For Barry, it is the vulnerability and uncertainty of human existence that will trigger this process and become the basis of transformation. He sees all human communities as timebound and contingent. He argues that solidaristic green politics will prevail because they will more demonstrably find a path to human flourishing in the face of ecological crisis than self-interested individualism. Barry sees the politics of sustainability as pluralist, agonistic (rather than antagonistic) and creative. He draws on the ideas of Vaclav Havel to contrast the civic liberalism of personal survival to a polity where ‘proud and responsible members of the polis … [make] … a genuine contribution to the creation of its destiny’ (288).
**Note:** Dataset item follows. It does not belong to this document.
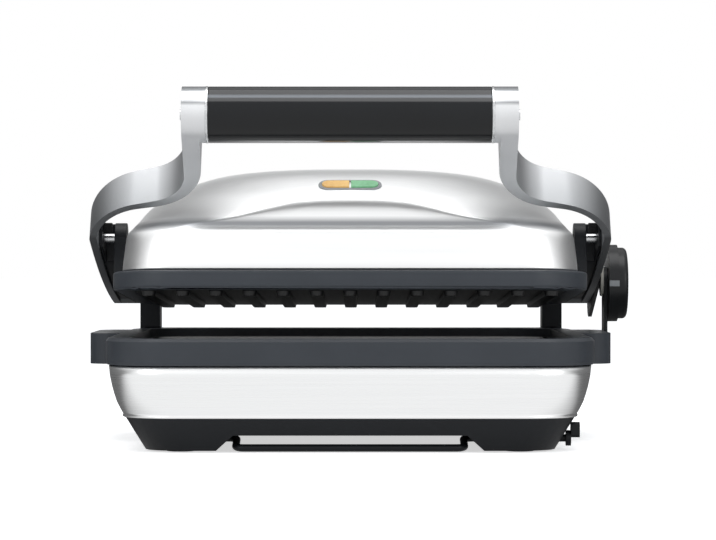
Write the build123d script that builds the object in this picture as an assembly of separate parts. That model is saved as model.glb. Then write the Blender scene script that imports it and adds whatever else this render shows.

He sees Havel’s writings as resonant with green ideals of human conviviality, quality of life and well-being. This does not mean a self-denying asceticism but a sustainable materialism of consumption rather than consumerism.

As with much green thinking around community, the spatial level at which this will occur is a critical question. Is localism essential? Could there be a green republican nation state? Or a green republican region such as the eurozone? Basically is the possibility of a green republican community determined by size, some form of pre-existing communal identity, or by its political/economic structures? Do solidaristic egalitarian communities emerge or do they have to be created? Will communities necessarily muddle their way through to a caring, sharing, sustainability rather than some sort of atavistic authoritarianism? In his final paragraphs Barry does acknowledge that the ‘hard green’ perspective has been shadowing his analysis with its prediction of a de-civilising ecological collapse. Barry’s hope is that an active green republicanism will anticipate and avert such an event in the face of ecological collapse. This, he argues does not represent a ‘naïve utopianism’ but a ‘basic conviction that another world is possible, necessary and desirable’ (290). Let us hope that such optimism will prove to be justified.